Writing doesn’t just reflect thinking—it improves it.

A Practical Way to Start

Most entrepreneurs overcomplicate writing. They think they need a strategy, a unique voice, or a content calendar.

They don’t.

Start simple:

• Write one idea at a time

• Keep it short (300–800 words)

• Focus on real experiences

• Use simple language

• Publish without over-editing

If you’re stuck, use prompts:

• What did I learn this week?

• What mistake did I make recently?

• What do people get wrong about my industry?

• What would I tell my younger self?

That’s it.

The Real Risk Isn’t Writing—It’s Staying Silent

Entrepreneurs worry about looking foolish when they write.

They should worry more about being invisible.

In a world where attention is currency, silence is expensive.

If you don’t tell your story, someone else will tell theirs—and shape the narrative.

And here’s the uncomfortable truth:

People don’t just follow the best products. They follow the clearest thinkers.

Writing is how you make your thinking visible.

Final Thought

You don’t need to be a writer to start writing.

You need to be:

• Honest

• Clear

• Willing to share

Your experiences are not trivial. Your insights are not obvious. Your voice—imperfect as it feels—is exactly what makes it valuable.

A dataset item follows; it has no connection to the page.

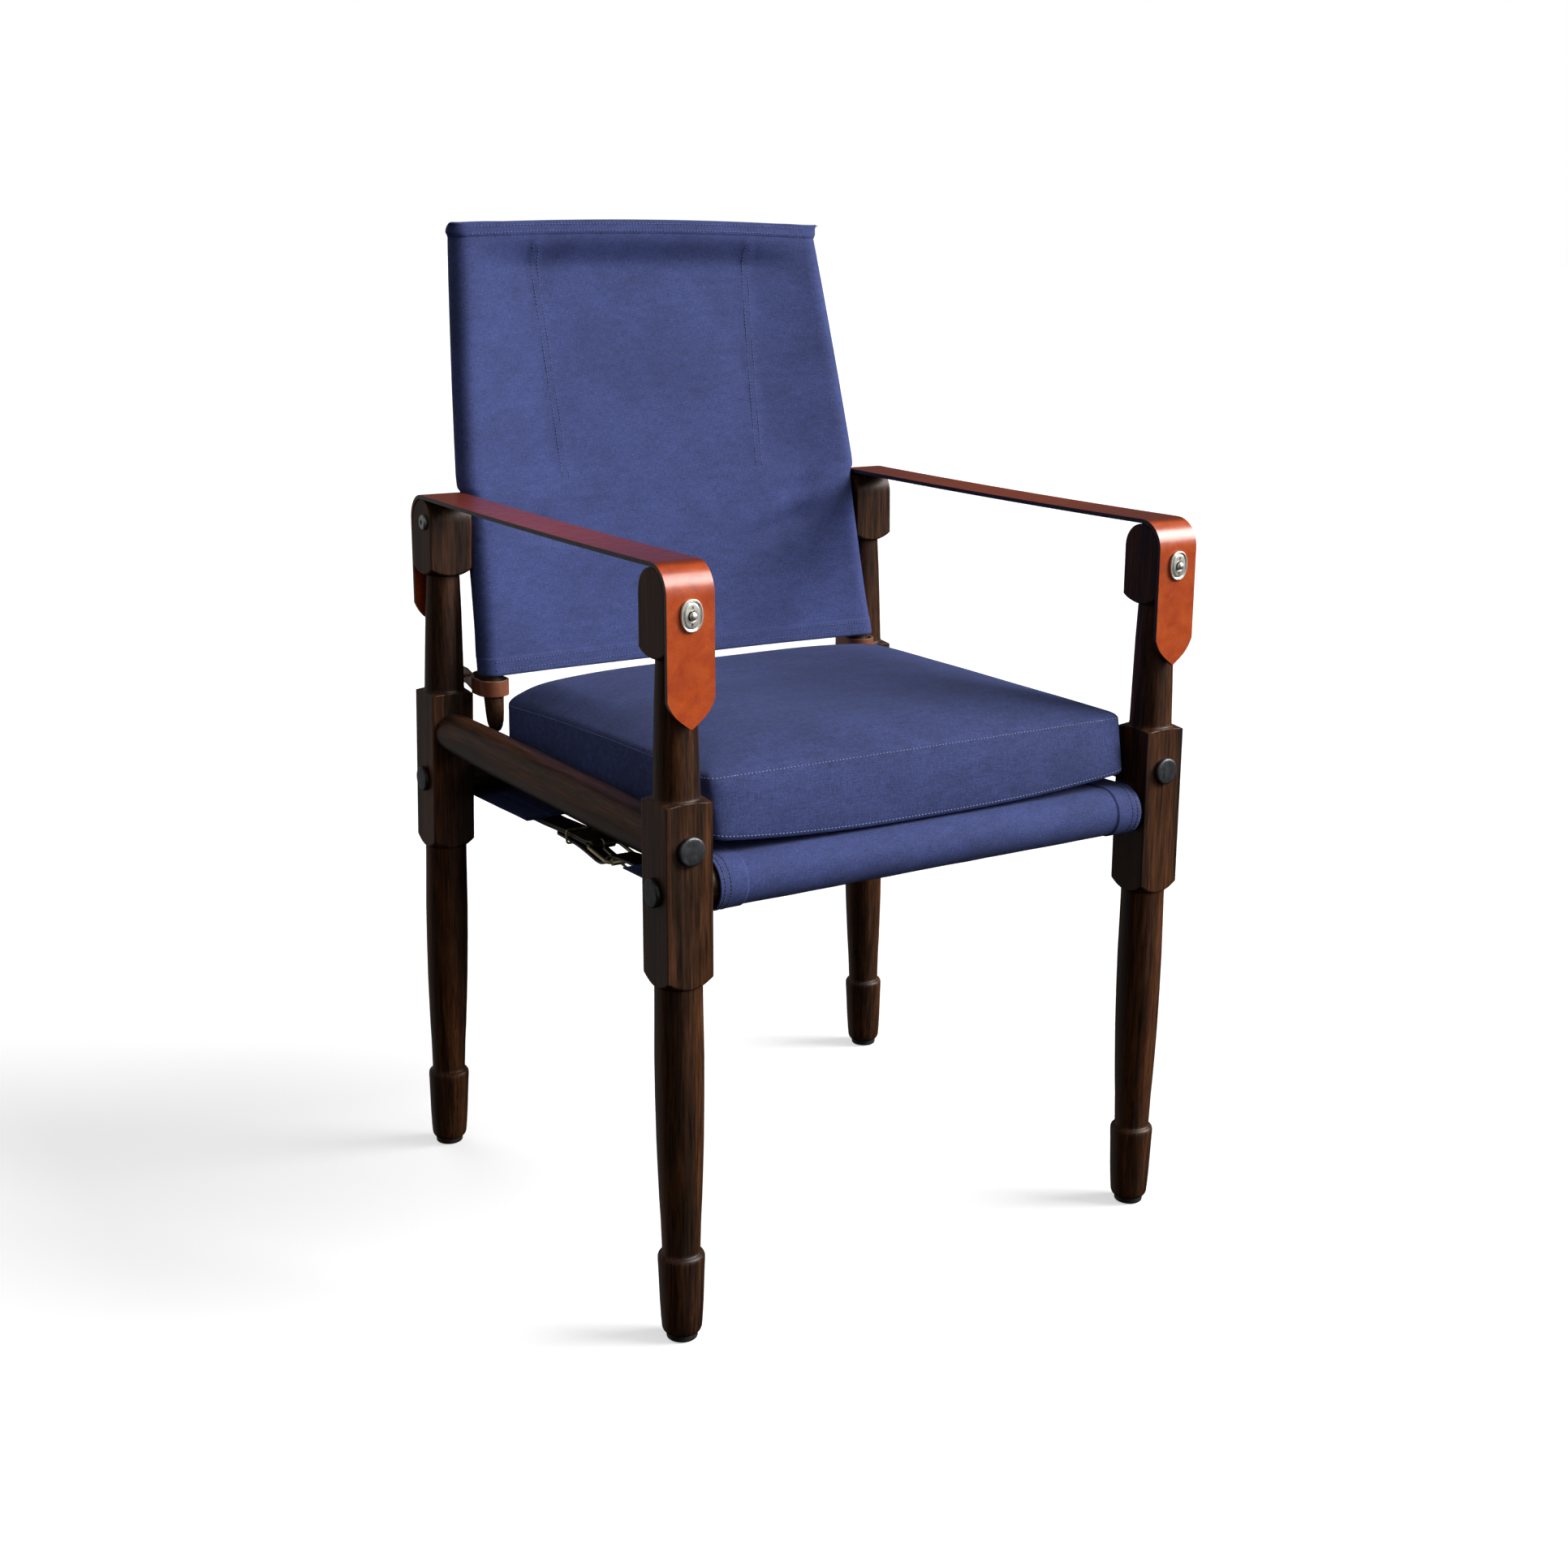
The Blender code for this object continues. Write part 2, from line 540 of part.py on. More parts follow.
def strap_front_outline():
    """The strap from in front: parallel edges and a pointed lower end."""
    half = STRAP_WIDTH / 2
    shoulder = STRAP_TIP_Z + STRAP_POINT
    point = [(half * math.cos(a) ** 1.25, shoulder - STRAP_POINT * math.sin(a))
             for a in map(math.radians, (0, 20, 40, 60, 75))]
    right = [(half, 0.75), *point, (0.0, STRAP_TIP_Z)]
    return right + [(-x, z) for x, z in reversed(right[:-1])]


def make_arm_strap(side):
    """Leather over both heads. It drifts inward with the rear leg, so its mesh is sheared to follow."""
    drift = (leg_point("rear", side, STUD_Z).x - leg_point("front", side, STUD_Z).x) / LEG_DEPTH
    shear = shift(side * FRONT_X - drift * FRONT_Y, 0.0, 0.0) @ Matrix.Shear("YZ", 3, (0, 0)).to_4x4()
    shear[0][1] = drift
    name = side_name(side)
    strap = plate("arm_strap_" + name, [strap_outline()], STRAP_WIDTH, TAN_LEATHER, Matrix.Identity(4))
    strap.data.transform(shear @ side_view())
    mask = plate(name + "_strap_mask", [strap_front_outline()], 0.8, None, Matrix.Identity(4))
    mask.data.transform(shear @ Matrix.Rotation(math.pi / 2, 4, "X"))
    boolean(strap, mask, "INTERSECT")
    return strap


def make_fastener(end, side, leg, strap):
    """A ball stud screwed into the head, through the strap and the socket plate riveted to it."""
    name = f"{end}_{side_name(side)}"
    axis = leg_point(end, side, STUD_Z)
    forward = -1 if end == "front" else 1
    place = aimed(axis, (0.0, forward, 0.0))
    wood = HALF_STOCK
    leather = wood + GAP + STRAP_THICK
    socket = leather + 0.0006
    front = socket + SOCKET_THICK
    turned("strap_stud_" + name, [
        (0.0, front + 0.0034), (0.0024, front + 0.0030), (0.0035, front + 0.0014), (0.0030, front - 0.0002),
        (0.0024, front - 0.0012), (0.0036, socket - 0.0004), (0.0036, wood + 0.0004), (0.0018, wood),
        (0.0018, wood - 0.016), (0.0, wood - 0.018),
    ], NICKEL, place, 10)
    boolean(leg, rod(name + "_screw_hole", 0.0024, wood - 0.019, wood + 0.01, None, place, HIDDEN_SIDES))
    boolean(strap, rod(name + "_strap_hole", STUD_HOLE, wood - 0.003, leather + 0.004, None, place))
    upright = Matrix.Translation(axis + Vector((0.0, forward * (socket + SOCKET_THICK / 2), 0.0)))
    plate("strap_socket_" + name, [oval(SOCKET_HALF_WIDTH, SOCKET_HALF_HEIGHT, 16), oval(0.0046, 0.0046, 10)],
          SOCKET_THICK, NICKEL, upright @ Matrix.Rotation(math.pi / 2, 4, "X"))


def make_arms(legs):
    for side in (-1, 1):
        strap = make_arm_strap(side)
        for end in ("front", "rear"):
            make_fastener(end, side, legs[end, side], strap)


# Cinch straps


def heel_z():
    return lower_run_z(HEEL_Y) - CANVAS / 2 - GAP - CHAPE_THICK / 2


def make_chape(number, x):
    """Folded leather under the rear flap, with an eye round the buckle's heel bar, slotted for the prong."""
    outer, inner = CHAPE_THICK, WIRE_RADIUS + GAP
    eye = (HEEL_Y, heel_z())
    rear_z = lower_run_z(CHAPE_END) - CANVAS / 2 - GAP
    outline = [(CHAPE_END, rear_z), *arc(eye, outer, 30, 330, 14), (CHAPE_END, rear_z - CHAPE_THICK)]
    hole = arc(eye, inner, 0, 330, 11)
    chape = plate(f"cinch_chape_{number}", [outline, hole], CINCH_WIDTH, OXBLOOD_LEATHER, side_view(x))
    slot = [(HEEL_Y - 0.008, eye[1] - 0.009), (HEEL_Y + 0.0066, eye[1] - 0.009),
            (HEEL_Y + 0.0066, eye[1] + 0.009), (HEEL_Y - 0.008, eye[1] + 0.009)]
    boolean(chape, plate(f"prong_slot_{number}", [slot], 0.0050, None, side_view(x)))


def make_buckle(number, x):
    """A wire frame, its heel bar in the chape and its front bar lower."""
    rise = math.atan2(heel_z() - ROLLER_Z, HEEL_Y - ROLLER_Y)
    length = math.hypot(heel_z() - ROLLER_Z, HEEL_Y - ROLLER_Y)
    corner, half = BUCKLE_CORNER, BUCKLE_HALF_WIDTH
    outline = [
        *arc((half - corner, length - corner), corner, 0, 90, 3),
        *arc((corner - half, length - corner), corner, 90, 180, 3),
        *arc((corner - half, corner), corner, 180, 270, 3),
        *arc((half - corner, corner), corner, 270, 360, 3),
    ]
    place = shift(x, ROLLER_Y, ROLLER_Z) @ Matrix.Rotation(rise, 4, "X")
    points = [(px, py, 0.0) for px, py in outline]
    wire(f"cinch_buckle_{number}", points, WIRE_RADIUS, BRASS, place, closed=True)


def prong_line():
    """Where the prong's tongue leaves its ring, and its tip under the roller, from the heel bar: (Y, Z)."""
    ring = WIRE_RADIUS + 0.0004 + PRONG_RADIUS
    tip_z = ROLLER_Z - ROLLER_RADIUS - PRONG_RADIUS - 0.0003 - heel_z()
    return ring, Vector((ROLLER_Y - PRONG_OVERHANG - HEEL_Y, tip_z))


def make_prong(number, x):
    """A tongue that hooks round the heel bar. Its origin is on the bar's axis."""
    ring, tip = prong_line()
    hook = [(0.0, y, z) for y, z in arc((0.0, 0.0), ring, -10, 260, 9)]
    points = [*hook, (0.0, tip.x * 0.5, (tip.y - ring) * 0.5), (0.0, tip.x, tip.y)]
    wire(f"cinch_prong_{number}", points, PRONG_RADIUS, BRASS, shift(x, HEEL_Y, heel_z()))


def make_billet(number, x):
    """The strap from the front flap, over the roller and under the heel bar, with the prong through it."""
    route = [(FRONT_Y + y, z) for y, z in smooth_route(BILLET_ROUTE, 2)]
    name, place = f"cinch_billet_{number}", shift(x, 0.0, 0.0)
    billet = ribbon(name, route, CINCH_WIDTH, CINCH_LEATHER, OXBLOOD_LEATHER, place)
    ring, tip = prong_line()
    tongue = Matrix.Rotation(PRONG_SWING / 2, 3, "X") @ Vector((0.0, tip.x, tip.y + ring * 0.5))
    heel = Vector((x, HEEL_Y, heel_z() - ring * 0.5))
    hole = rod(f"prong_hole_{number}", PRONG_HOLE_RADIUS, 0.018, 0.037, None, aimed(heel, tongue), 10)
    boolean(billet, hole)
    for y in BILLET_HOLES:
        place = shift(x, FRONT_Y + y, 0.0)
        boolean(billet, rod(f"punched_hole_{number}_{y}", 0.0022, 0.36, 0.39, None, place, 8))


def make_cinches():
    for number, x in enumerate(CINCH_X, start=1):
        make_chape(number, x)
        make_buckle(number, x)
        make_prong(number, x)
        make_billet(number, x)


def bake_shading():
    """Turns each part into its finished mesh, smooth except at its sharp edges."""
    bpy.context.view_layer.update()
    graph = bpy.context.evaluated_depsgraph_get()
    finished = {obj: bpy.data.meshes.new_from_object(obj.evaluated_get(graph)) for obj in CHAIR.objects}
    for obj, mesh in finished.items():
        obj.modifiers.clear()
        obj.data = mesh
        mesh.shade_smooth()
        mesh.set_sharp_from_angle(angle=math.radians(35))


LEGS = make_frame()
make_posts(LEGS)
make_back_canvas()
make_stay_loops()
make_sling()
make_cushion()
make_arms(LEGS)
make_cinches()
bake_shading()
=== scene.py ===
import math

import bmesh
import bpy
import numpy as np
from mathutils import Matrix, Vector, noise
from mathutils.bvhtree import BVHTree


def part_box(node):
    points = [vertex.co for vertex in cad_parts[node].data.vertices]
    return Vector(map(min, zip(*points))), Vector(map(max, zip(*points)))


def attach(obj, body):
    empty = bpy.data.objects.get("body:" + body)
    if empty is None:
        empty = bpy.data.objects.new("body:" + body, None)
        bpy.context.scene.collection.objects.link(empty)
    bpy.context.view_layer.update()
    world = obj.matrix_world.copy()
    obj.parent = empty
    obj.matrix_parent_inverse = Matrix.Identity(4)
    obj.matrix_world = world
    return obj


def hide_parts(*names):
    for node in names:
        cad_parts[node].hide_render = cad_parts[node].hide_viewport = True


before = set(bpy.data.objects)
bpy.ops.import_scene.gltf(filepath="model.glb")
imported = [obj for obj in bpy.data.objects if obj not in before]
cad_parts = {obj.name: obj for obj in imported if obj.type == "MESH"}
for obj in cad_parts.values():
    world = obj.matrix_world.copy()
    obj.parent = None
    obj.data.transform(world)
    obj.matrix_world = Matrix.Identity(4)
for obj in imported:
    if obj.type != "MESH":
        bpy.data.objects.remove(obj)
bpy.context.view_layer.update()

# Sizes, in metres. The floor is Z = 0 and the chair faces -Y.
FRONT_Y = -0.2669
REAR_Y = FRONT_Y + 0.4899
FRONT_X, REAR_X = 0.2612, 0.2702
FRONT_LEAN, REAR_SPLAY = 0.0109, 0.0229
HALF_STOCK = 0.02225
LEG_SIDES = 64
HEAD_TOP = 0.69
ARCH_Z = HEAD_TOP - HALF_STOCK
SIDE_RAIL_Z, FRONT_RAIL_Z, REAR_RAIL_Z = 0.4547, 0.4165, 0.405
SHOULDER = HALF_STOCK + 0.0008

PIVOT_X, PIVOT_Y, PIVOT_Z = 0.215, FRONT_Y + 0.483, 0.668
POST_TAPER, RECLINE = 0.055, 0.218
SLEEVE = 0.0148  # radius of the canvas round a post

SLING_HALF_WIDTH, SLING_RADIUS = 0.2327, 0.0222
FRONT_FLAP_Y, REAR_FLAP_Y = FRONT_Y + 0.156, FRONT_Y + 0.357

STRAP_THICK, STRAP_HALF = 0.004, 0.0225
STRAP_TIP_Z, STUD_Z = 0.558, 0.6527
POINT_LENGTH = 0.031  # of a strap's pointed end

CINCH_X = (-0.205, 0.0, 0.205)
CINCH_HALF = 0.0125
HEEL_Y, ROLLER_Y, ROLLER_Z = FRONT_Y + 0.249, FRONT_Y + 0.207, 0.379
HEEL_Z = 0.38456
BILLET_ROUTE = [
    (0.118, 0.3884), (0.156, 0.3875), (0.188, 0.3862), (0.204, 0.3845), (0.2125, 0.3832), (0.2175, 0.3797),
    (0.2225, 0.3752), (0.2275, 0.3727), (0.237, 0.3719), (0.252, 0.374), (0.275, 0.3771), (0.3, 0.3782),
    (0.335, 0.3785),
]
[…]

Think of writing as a conversation.

Instead of one-on-one over coffee, it’s one-to-many at scale.

And with speech-to-text tools and AI, converting rough thoughts into polished articles has never been easier.

Worst case? No one reads.
Best case? Your thinking sharpens, your audience grows, and your ideas compound.

That’s a bet with asymmetric upside.

So write.


If you are consistent and you do it over a long enough period of time, your writing will definitely improve as will your audience. And the impact that you create. This is one of those options which has an unlimited upside and zero downside. 

I actually think that entrepreneurs who don’t write are not only being selfish; they are actually doing a disservice to themselves and their company by refusing to share what they have learnt. 

Writing online and sharing with the world is an important part of building and sharing your company in public.


And interestingly this entire article was also the result, I had, of a conversation with an entrepreneur whom I was judging that he should share more because he had such interesting insights to share over coffee with me. I felt it was unfair that he wasn’t willing to share with the rest of the world.